Tak uważam, że jeśli chodzi o możliwość ogólnej obniżki, to takiej opcji nie ma. Są dwa moim zdaniem dopuszczalne tryby: jeden to renegocjacja, zgoda obu stron i podpisanie aneksu do kontraktu. Drugi tryb to tryb sądowy, polegający na wykorzystaniu klauzuli rebuc sic stantibus – czyli klauzuli nadzwyczajnej zmiany okoliczności. Ta klauzula oznacza, że gdy wykonanie umowy jest niemożliwe albo znacząco utrudnione, można zgłosić się do sądu i uwzględniając interesy obu stron ją zmienić. Co do zasady, kontrakty zawodników kierowane są do piłkarskiego sądu polubownego PZPN – być może w jakimś zakresie PZPN posiłkowałby się tą uchwałą w przypadku zgłaszaniu takich spraw, może miało by to wpływ pośredni.
Twoim klientem jest piłkarz, który dzisiaj, po tej uchwale, prosi cię o poradę. Co mu radzić?

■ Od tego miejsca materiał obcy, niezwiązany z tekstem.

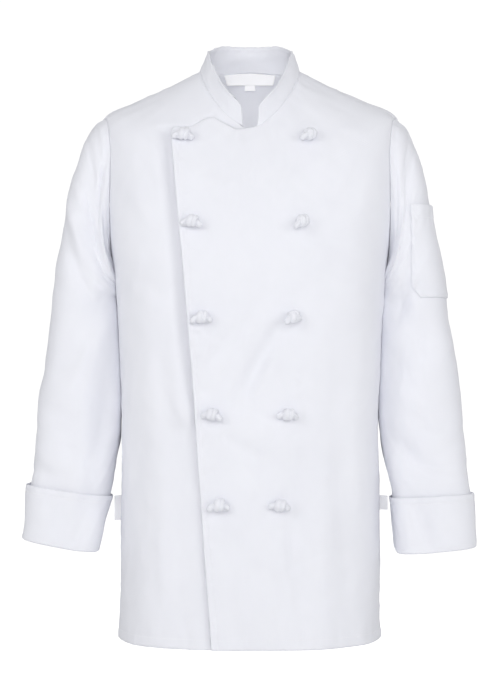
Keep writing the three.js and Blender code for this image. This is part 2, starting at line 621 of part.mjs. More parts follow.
const jacket = new THREE.Group();
jacket.add(clothMesh("back", backGeometry()));
jacket.add(clothMesh("right_front", frontGeometry(-1)));
jacket.add(clothMesh("left_front", frontGeometry(1)));
jacket.add(clothMesh("collar", collarGeometry()));
jacket.add(clothMesh("sleeve_left", sleeveGeometry(leftSleeveSections, 1)));
jacket.add(clothMesh("sleeve_right", sleeveGeometry(rightSleeveSections, -1)));
jacket.add(clothMesh("cuff_left", cuffGeometry(leftSleeveSections, 1)));
jacket.add(clothMesh("cuff_right", cuffGeometry(rightSleeveSections, -1)));
jacket.add(clothMesh("sleeve_pocket", pocketGeometry()));
addKnots(jacket);
for (const [name, tag] of Object.entries(SIDE_TAGS)) {
  jacket.add(clothMesh(name, sideTagGeometry(tag), TAPE_ROUGHNESS));
}
jacket.add(clothMesh("neck_label", hangingLabel(NECK_LABEL), TAPE_ROUGHNESS));
jacket.add(clothMesh("size_tab", hangingLabel(SIZE_TAB), TAPE_ROUGHNESS));

export default jacket;
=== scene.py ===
import math

import bpy
import numpy as np
from mathutils import Matrix


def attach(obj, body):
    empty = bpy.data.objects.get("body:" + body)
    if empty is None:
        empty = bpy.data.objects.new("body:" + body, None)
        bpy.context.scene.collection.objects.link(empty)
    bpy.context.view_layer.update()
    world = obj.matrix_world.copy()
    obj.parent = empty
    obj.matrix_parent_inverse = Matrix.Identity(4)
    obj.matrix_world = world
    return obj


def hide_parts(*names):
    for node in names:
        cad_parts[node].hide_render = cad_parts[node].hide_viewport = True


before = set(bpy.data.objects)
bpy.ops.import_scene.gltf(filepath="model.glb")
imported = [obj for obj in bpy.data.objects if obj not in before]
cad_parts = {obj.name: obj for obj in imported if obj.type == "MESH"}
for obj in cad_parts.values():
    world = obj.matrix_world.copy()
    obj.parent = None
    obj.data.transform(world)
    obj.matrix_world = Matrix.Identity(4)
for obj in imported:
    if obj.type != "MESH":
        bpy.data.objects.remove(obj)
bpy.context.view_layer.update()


# The back is one cut of white polyester and cotton twill, about 215 g to the square metre, from side seam to
# side seam and up to the shoulder seams and the back neck. It is cut flat, its lower edge is turned up and
# stitched, and it is sewn to the fronts inside out, so its seams show as fine grooves.
# Sizes are in millimetres. Sections of the body run from hem to neckline: heights of the ring at the side, in
# front and behind, half width, depth in front and behind, squareness, and how fast the ring leaves the height
# of its side in front and behind.
BODY_SECTIONS = [
    (-797, -798, -798, 184, 130, 121, 2.7, 2, 2),
    (-700, -703, -703, 183, 126, 117, 2.7, 2, 2),
    (-600, -604, -603, 182, 122, 113, 2.8, 2, 2),
    (-500, -505, -503, 181, 119, 110, 2.9, 2, 2),
    (-400, -406, -403, 184, 121, 112, 3, 2, 2),
    (-298, -312, -302, 190, 125, 117, 3, 2, 2),
    (-239, -262, -248, 198, 124, 120, 3, 2.2, 2.2),
    (-180, -217, -198, 205, 121, 120, 2.9, 2.6, 2.6),
    (-120, -180, -152, 210, 116, 116, 2.65, 3, 3),
    (-68, -154, -112, 207, 110, 109, 2.3, 3.6, 3.6),
    (-44, -129, -70, 162, 103, 98, 2.15, 3.2, 3.2),
    (-23, -108, -29, 116, 95, 82, 2.1, 2.4, 2.4),
    (0, -91, 9, 71, 85, 62, 2.1, 1.6, 1.6),
]
UNDERARM_ROW = 5
SHOULDER_ROW = 9
NECK_ROW = 12
ARMHOLE_ANGLE = 14
SHOULDER_SEAM_ANGLE = 8
CLOTH = 1.6
SEAM_GAP = 0.12
HEM = 13
CREASE_DEPTH = 2.2
GIRTH_RADIUS = 190
STITCH_PITCH = 3.2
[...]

Gdyby to był klient i klub jednostronnie podjąłby decyzję o zmianie wynagrodzenia, to rekomendowałbym, aby mimo wszystko nie przyjmował do wiadomości takiej obniżki, w żadnej mierze nie zgadzał się na nią, a normalnie wymagał wynagrodzenia w normalnej wysokości. Tu otwierają się drogi do rozwiązania kontraktu – jeśli byłoby to korzystne w danych okolicznościach – w wyniku niepłacenia należności, albo po prostu do pozwania klubu. Należy też tutaj pamiętać o FIFA, bo w przypadku piłkarzy zagranicznych to już jurysdykcja FIFA, więc otwieramy inną szufladę prawniczych sporów. Generalnie większość naszych przepisów, które uchwalamy na poziomie krajowym, nie może być zastosowana do zawodników zagranicznych.

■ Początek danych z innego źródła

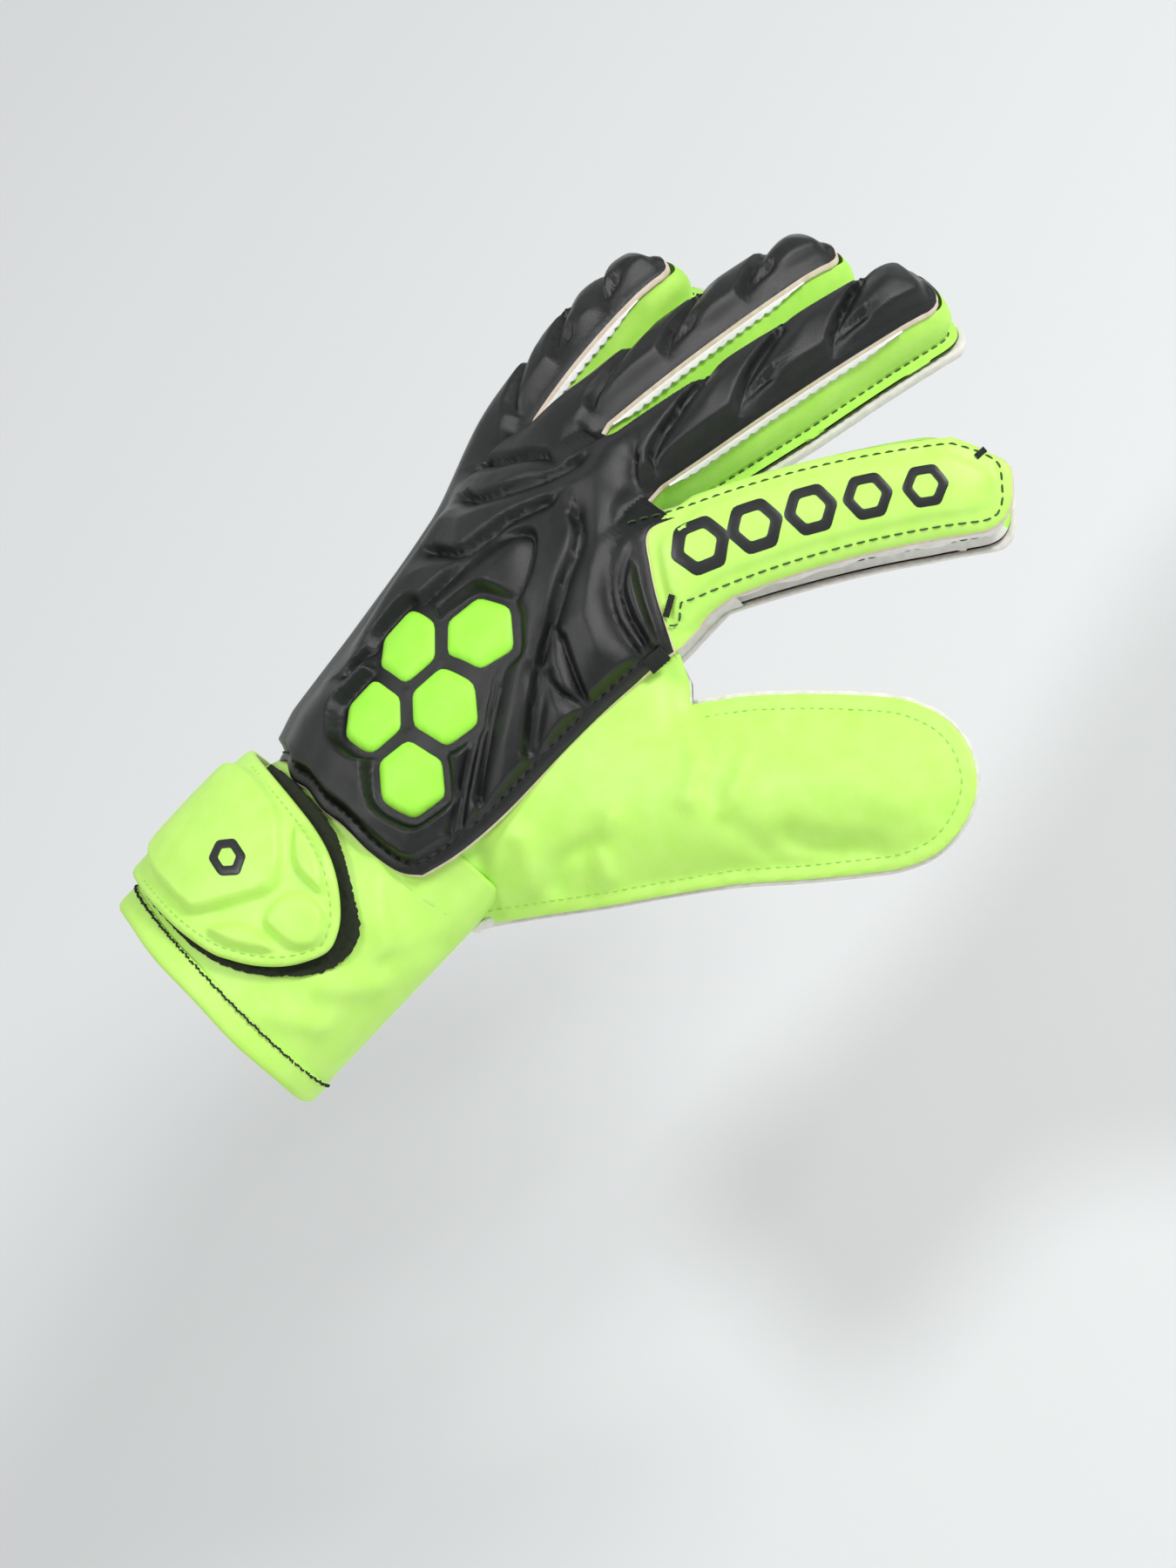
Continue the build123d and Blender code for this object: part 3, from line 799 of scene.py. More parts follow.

I to jest interesujący problem.
To 40% graczy Ekstraklasy, jeśli dobrze się orientuję. Co prawda PZPN przygotował zmianę stosowną, która być może umożliwiłaby, aby wszystkie spory podlegały naszym polskim sądom i przepisom PZPN, natomiast ta zmiana nie jest cały czas zarejestrowana przez sąd. Przestrzeń prawna pozostaje więc taka że każdy obcokrajowiec może iść do FIFA i stosować się do ich przepisów, a tu gwarantuję, że panel orzekający w izbie ds. rozwiązywania sporów FIFA nie będzie patrzył ani na decyzje Rady Nadzorczej ESA, ani na jednostronne decyzje klubów, tylko po prostu zastosuje się do regulacji FIFA. Te mogą się zmienić, ale na tę chwilę – nie ma takiej zmiany, więc nie ma podstaw.
Czyli na przykład Arka z kominem w postaci Vejinovicia na ten moment nic nie może zrobić?

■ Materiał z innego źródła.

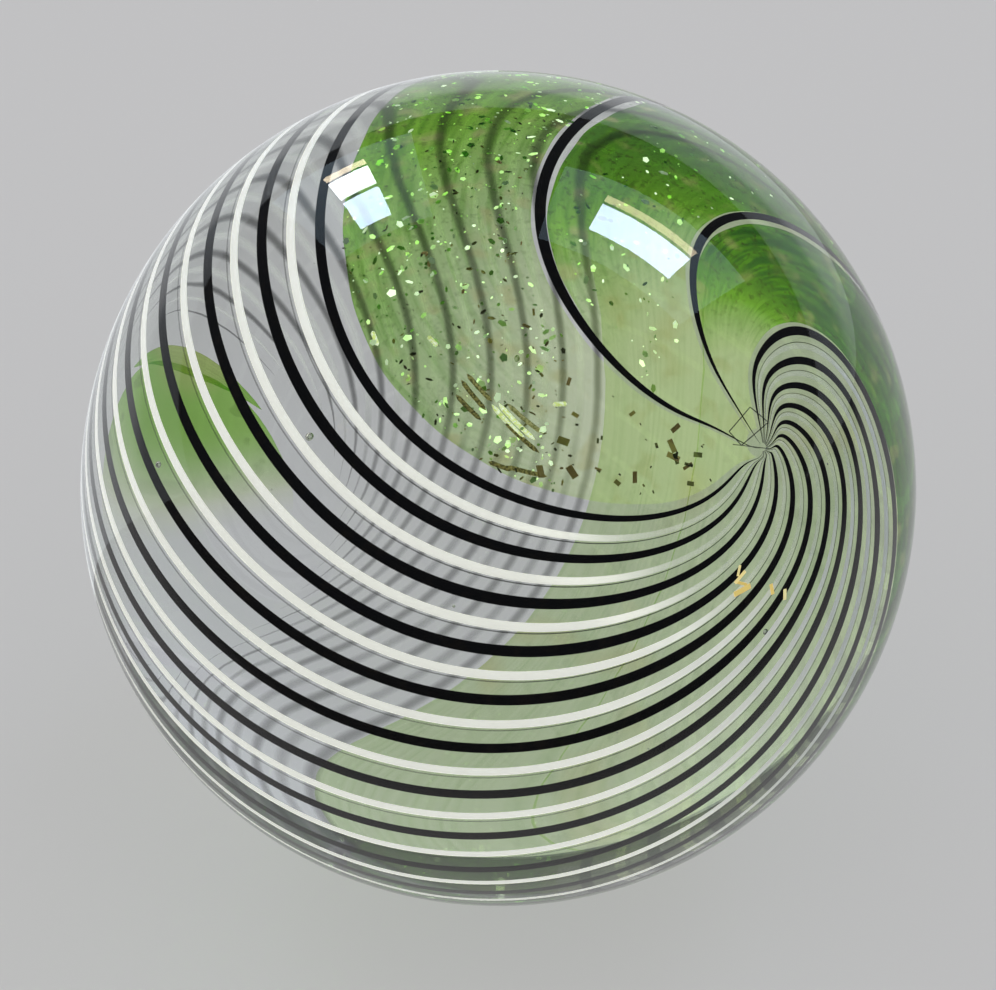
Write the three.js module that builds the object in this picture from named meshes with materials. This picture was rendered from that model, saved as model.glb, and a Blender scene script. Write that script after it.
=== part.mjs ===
// A handmade glass marble: one solid ball of clear glass, with twisted canes and a green panel
// sealed inside it. The ball is the only separate piece, because everything within it is fused
// into the glass, so it has no joint and nothing to take off.
//
// Millimetres, +Z up. The origin is the middle of the small flat spot that the ball rests on.

import * as THREE from "three";

// Driving dimensions.
const BALL_DIAMETER = 42;
const REST_FLAT_DIAMETER = 5;

// How finely the round surface is divided.
const SIDES_AROUND = 84;
const RINGS_UP = 42;

// What follows from them.
const BALL_RADIUS = BALL_DIAMETER / 2;
const REST_FLAT_RADIUS = REST_FLAT_DIAMETER / 2;

// The flat cuts off a shallow cap, so the ball's centre is a little lower than its radius.
const CENTRE_HEIGHT = Math.sqrt(BALL_RADIUS ** 2 - REST_FLAT_RADIUS ** 2);

// Half of the outline, from the middle of the flat spot, out to its rim and up the ball's side to
// the top. Angles are measured at the ball's centre, from straight down.
function ballProfile() {
  const rimAngle = Math.asin(REST_FLAT_RADIUS / BALL_RADIUS);
  const points = [new THREE.Vector2(0, 0), new THREE.Vector2(REST_FLAT_RADIUS, 0)];
  for (let ring = 1; ring < RINGS_UP; ring += 1) {
    const angle = rimAngle + ((Math.PI - rimAngle) * ring) / RINGS_UP;
    const outward = BALL_RADIUS * Math.sin(angle);
    const height = CENTRE_HEIGHT - BALL_RADIUS * Math.cos(angle);
    points.push(new THREE.Vector2(outward, height));
  }
  points.push(new THREE.Vector2(0, CENTRE_HEIGHT + BALL_RADIUS));
  return points;
}

// Clear glass with the faint green that thick glass has.
function clearGlass() {
  return new THREE.MeshStandardMaterial({
    color: 0xdce8dc,
    roughness: 0.03,
    metalness: 0,
    transparent: true,
    opacity: 0.35,
  });
}

// A lathe turns its profile about Y, so the ball is stood up along Z.
function glassBall() {
  const ball = new THREE.Mesh(new THREE.LatheGeometry(ballProfile(), SIDES_AROUND), clearGlass());
  ball.name = "glass_ball";
  ball.rotation.x = Math.PI / 2;
  return ball;
}

const marble = new THREE.Group();
marble.add(glassBall());

export default marble;
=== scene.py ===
# %% [markdown]
# # A handmade glass marble
#
# This lesson dresses a plain solid ball as a marble of clear glass. Black and white canes run under
# its surface from pole to pole in a twist, and strips of green glass with bright flecks lie between
# three of the black ones. The real one is fused solid: here each piece is modelled where it lies, and
# the clear ball is drawn round them all.

import math

import bpy
import numpy as np
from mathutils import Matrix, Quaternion, Vector


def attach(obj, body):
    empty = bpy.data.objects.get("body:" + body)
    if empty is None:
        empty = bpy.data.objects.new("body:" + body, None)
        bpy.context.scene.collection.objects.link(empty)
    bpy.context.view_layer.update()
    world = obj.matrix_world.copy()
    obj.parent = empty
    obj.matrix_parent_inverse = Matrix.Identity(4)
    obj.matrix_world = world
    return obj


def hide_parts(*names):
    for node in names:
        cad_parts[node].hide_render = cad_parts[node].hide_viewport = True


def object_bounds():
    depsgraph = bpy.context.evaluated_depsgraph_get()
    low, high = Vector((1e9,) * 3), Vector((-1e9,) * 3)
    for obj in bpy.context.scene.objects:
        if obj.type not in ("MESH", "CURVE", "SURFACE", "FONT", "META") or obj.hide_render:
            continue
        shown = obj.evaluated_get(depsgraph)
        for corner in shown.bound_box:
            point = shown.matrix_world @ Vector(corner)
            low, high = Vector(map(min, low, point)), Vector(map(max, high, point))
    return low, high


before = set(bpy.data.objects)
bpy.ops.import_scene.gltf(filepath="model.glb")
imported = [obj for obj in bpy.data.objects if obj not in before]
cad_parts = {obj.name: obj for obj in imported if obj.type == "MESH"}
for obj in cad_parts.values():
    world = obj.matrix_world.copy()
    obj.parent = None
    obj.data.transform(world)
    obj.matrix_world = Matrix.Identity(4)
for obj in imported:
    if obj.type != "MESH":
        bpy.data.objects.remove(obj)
cad_low, cad_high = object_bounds()
print("CAD box in mm:", [round(1000 * v, 2) for v in (*cad_low, *cad_high)])

# %% [markdown]
# The ball's size comes from the CAD solid's box. The solid stands on a small flat, so its centre is
# one radius below its top. Everything inside is placed by its direction from that centre and its depth.

# %% The ball's own sizes
BALL_RADIUS = (cad_high.x - cad_low.x) / 2
CENTRE = np.array([0.0, 0.0, cad_high.z - BALL_RADIUS])
REST_FLAT_RADIUS = math.sqrt(BALL_RADIUS**2 - (CENTRE[2] - cad_low.z) ** 2)
MM = 0.001
print("radius", round(BALL_RADIUS / MM, 2), "mm, rest flat radius", round(REST_FLAT_RADIUS / MM, 2), "mm")

# %% [markdown]
# Shader sums are easier to read as formulas than as a web of boxes. A Wire holds one socket of a
# node, and adding, multiplying or comparing wires adds the Math nodes. A Recipe is one material:
# it makes any other node and sets the sockets of its Principled shader.


# %% Shader helpers
def feed(tree, socket, value):
    """Gives a socket a number or a colour, or else a link from another socket."""
    value = getattr(value, "socket", value)
    if isinstance(value, bpy.types.NodeSocket):
        tree.links.new(value, socket)
    else:
        socket.default_value = value


def add_node(tree, kind, settings=None, values=None, output=0):
    """Adds a node, sets its settings, feeds its sockets and hands back one of its outputs."""
    made = tree.nodes.new(kind)
    for name, value in (settings or {}).items():
        setattr(made, name, value)
    for name, value in (values or {}).items():
        feed(tree, made.inputs[name], value)
    return made.outputs[output]


class Wire:
    """One output socket, which can be used in sums."""

    def __init__(self, recipe, socket):
        self.recipe = recipe
        self.socket = socket

    def _math(self, operation, *values):
        return self.recipe.node("ShaderNodeMath", {"operation": operation}, dict(enumerate(values)))

    def __add__(self, other):
        return self._math("ADD", self, other)

    __radd__ = __add__

    def __mul__(self, other):
        return self._math("MULTIPLY", self, other)

    __rmul__ = __mul__

    def __sub__(self, other):
        return self._math("SUBTRACT", self, other)

    def __rsub__(self, other):
        return self._math("SUBTRACT", other, self)

    def above(self, low, high, kind="SMOOTHSTEP"):
        """0 below low, 1 above high and smooth, or else straight, between them."""
        values = {"Value": self, "From Min": low, "From Max": high}
        return self.recipe.node("ShaderNodeMapRange", {"interpolation_type": kind}, values)


class Recipe:
    """One material, mixed on the Principled shader."""

    def __init__(self, name):
        self.material = bpy.data.materials.new(name)
        self.material.use_nodes = True
        self.tree = self.material.node_tree
        self.shader = self.tree.nodes["Principled BSDF"]

    def node(self, kind, settings=None, values=None, output=0):
        """Any node, as a wire from one of its outputs."""
        return Wire(self, add_node(self.tree, kind, settings, values, output))

    def place(self):
        """The place on the piece, in metres."""
        return self.node("ShaderNodeTexCoord", output="Object")

    def height(self):
        """The height of the place above the floor."""
        return self.node("ShaderNodeSeparateXYZ", None, {0: self.place()}, output="Z")

    def attribute(self, name):
        """A number that the mesh carries at each of its points."""
        return self.node("ShaderNodeAttribute", {"attribute_name": name}, output="Fac")

    def noise(self, size, detail):
        """Cloudy noise from 0 to 1 whose clouds are about size metres across."""
        values = {"Vector": self.place(), "Scale": 1 / size, "Detail": detail}
        return self.node("ShaderNodeTexNoise", None, values)

    def blend(self, share, first, second):
        """The first colour where share is 0, the second where it is 1."""
        values = {"Factor": share, 6: first, 7: second}
        return self.node("ShaderNodeMix", {"data_type": "RGBA"}, values, output=2)

    def soft_edge(self, firm, gone):
        """1 where a cane's surface is seen square on, falling to 0 where it is seen on edge."""
        facing = self.node("ShaderNodeLayerWeight", None, {"Blend": 0.5}, output="Facing")
        return 1 - facing.above(firm, gone)

    def feathered_edge(self):
        """Solid along the cane's middle, and ever thinner from there to both sides."""
        return 1 - self.attribute("side").above(0.1, 1.0)

    def bump(self, height, distance):
        values = {"Height": height, "Distance": distance}
        return self.node("ShaderNodeBump", None, values, output="Normal")

    def finish(self, **sockets):
        """Sets the Principled shader's sockets, named with _ for a space."""
        for name, value in sockets.items():
            feed(self.tree, self.shader.inputs[name.replace("_", " ")], value)
        # A piece's own faint glow is only to be seen. It isn't worth aiming light rays at.
        self.material.cycles.emission_sampling = "NONE"
        return self.material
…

Myślę, że byłoby to bardzo ryzykowne, gdyby obniżyli zawodnikowi w tym trybie wynagrodzenie. Vejinović mógłby rozwiązać kontrakt, a i tak Arka byłaby zmuszona do wypłacenia całego odszkodowania, czyli całej kwoty do końca kontraktu.
A jakby przyszedł do ciebie prezes klubu, co byś mu doradził?
Doradziłbym, żeby jednak nie za bardzo sugerować się rezolucjami Rady Nadzorczej ESA, potraktować je jako drogowskaz. Dążyć raczej do tego, aby sprawy z zawodnikami załatwić polubownie, porozumieć się z piłkarzami, przedstawić taki plan, który zostanie zaakceptowany przez drużynę. W przypadku braku zgody ze strony piłkarzy… Na pewno to byłoby ryzykowne, gdyby klub wydał decyzję o wypłaceniu połowy wynagrodzenia, sugerowałbym zastanowienie się względem, których zawodników, czy polskich czy zagranicznych, z mniejszym ryzykiem można ewentualnie takie działania próbować podjąć.